Coherent transport through an interacting double quantum dot: Beyond sequential tunneling

Various causes for negative differential conductance in transport through an interacting double quantum dot are investigated. Particular focus is given to the interplay between the renormalization of the energy levels due to the coupling to the leads and the decoherence of the states. The calculations are performed within a basis of many-particle eigenstates and we consider the dynamics given by the von Neumann equation taking into account also processes beyond sequential tunneling. A systematic comparison between the levels of approximation and also with different formalisms is performed. It is found that the current is qualitatively well described by sequential processes as long as the temperature is larger than the level broadening induced by the contacts.

Figure 1

(Color online) Current versus bias voltage and detuning $\Delta =E_{\alpha }-E_{\beta }$ for (a) $\Omega =\Gamma ∕10$, (b) $\Omega =\Gamma ∕4$, and (c) $\Omega =2\Gamma$ using the first-order approach (1vN) including the real parts.
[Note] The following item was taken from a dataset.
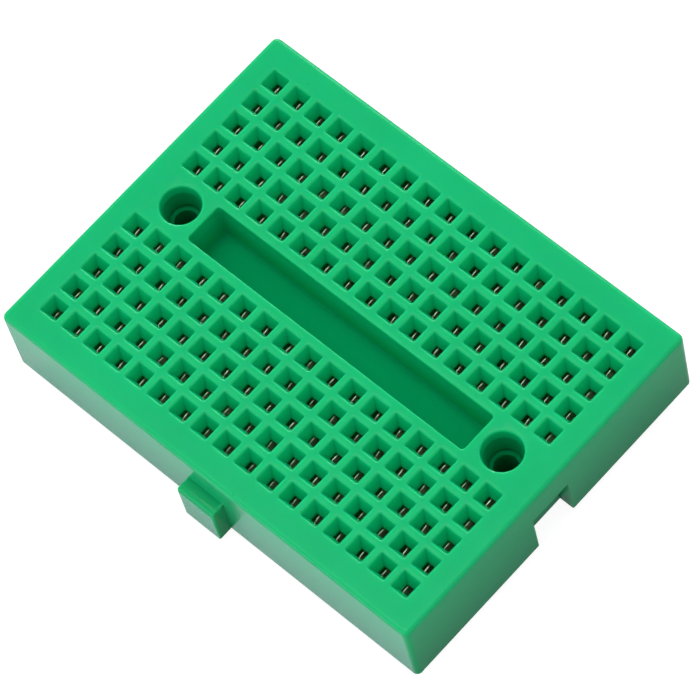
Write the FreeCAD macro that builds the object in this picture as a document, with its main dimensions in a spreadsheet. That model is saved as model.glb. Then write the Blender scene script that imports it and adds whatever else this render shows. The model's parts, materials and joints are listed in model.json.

The other parameters are $E_{\alpha }+E_{\beta }=0$, ${\Gamma }_L={\Gamma }_R=\Gamma ∕2$, $k_{B}T=\Gamma$, $U=10\Gamma$, and $W=35\Gamma$.

Figure 2

(Color online) Current versus bias voltage for different detunings $\Delta$. All other values like in Fig. 1. The dashed lines are the 1vN results including the real parts, the dashed-dotted lines are the 1vN results without the real parts (noR), and the full lines are the 2vN results. The values from Eqs. (2, 3) for $\Delta =0$ and $\Delta =\pm \Gamma ∕4$ or $\Delta =\pm 2\Gamma$ (which do not depend on the sign of $\Delta$) are shown on the $y$ axis. We only show positive bias here, as the negative bias result corresponds to the results with the opposite sign of $\Delta$ for the symmetric coupling to contacts considered here.

Figure 3

(Color online) Results for low temperature $k_{B}T=\Gamma ∕5$ and $\Omega =\Gamma ∕10$. All other parameters as Figs. 1, 2. Upper panel: results of the 1vN approach. Lower panel: comparison of 1vN, 2vN, and the 1vN without real parts (noR) approaches. The 1vN strongly exaggerates the features at the current steps for this low temperature in comparison to the 2vN approach. The 1vN without real parts is qualitatively incorrect.

Figure 4

(Color online) Results for $\Delta =0$, $\Omega =\Gamma ∕10$, and different values of $U$. All other parameters as in Figs. 1, 2.

Figure 5

(Color online) The current taking into account both spin directions and an intradot Coulomb repulsion of $U_{\mathrm{intra}}=30\Gamma$ calculated by the 1vN approach. All other parameters as Fig. 1a.